Officers' housing for sale in Discovery Park, formerly known as Fort Lawton, are seen near a functioning FAA air traffic control radar dome in Seattle, Washington, US February 11, 2017. Photo: REUTERS/Chris Helgren
The US Internal Revenue Service on Wednesday advised homeowners who are rushing to prepay their 2018 property taxes before a law signed by President Donald Trump takes effect next year that the payment may not be tax-deductible.
The law signed by Trump last week imposes a $10,000 combined limit on the deduction of state and local income and property taxes. There is no limit on that deduction for 2017.
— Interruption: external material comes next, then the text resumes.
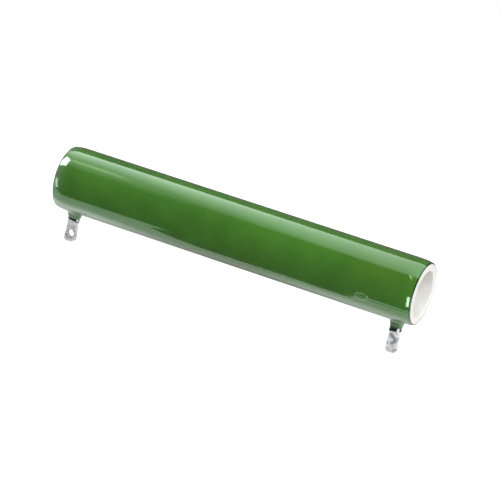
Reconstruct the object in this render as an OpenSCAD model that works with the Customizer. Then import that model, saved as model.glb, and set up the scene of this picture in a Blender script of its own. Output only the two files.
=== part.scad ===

In a notice on its website, the IRS said that, in general, a full deduction for the prepayment of state or local property taxes depends on whether the taxpayer makes the payment this year and whether the property taxes are assessed prior to 2018.
“A prepayment of anticipated real property taxes that have not been assessed prior to 2018 are not deductible in 2017,” the IRS notice said.
“State or local law determines whether and when a property tax is assessed, which is generally when the taxpayer becomes liable for the property tax imposed,” it said.
The massive $1.5 trillion tax overhaul passed the Republican-controlled Congress with no Democratic support. It slashes the corporate rate to 21 percent from 35 percent and temporarily reduces the tax burden for most individuals as well.
Capping the deduction for state and local income and property taxes is seen as punitive to high-tax states such as New York, New Jersey and California.
On Friday, New York Governor Andrew Cuomo issued an order allowing state residents to make either a partial or full pre-payment on their property tax bill prior to Jan. 1 in order to benefit from the federal tax deduction.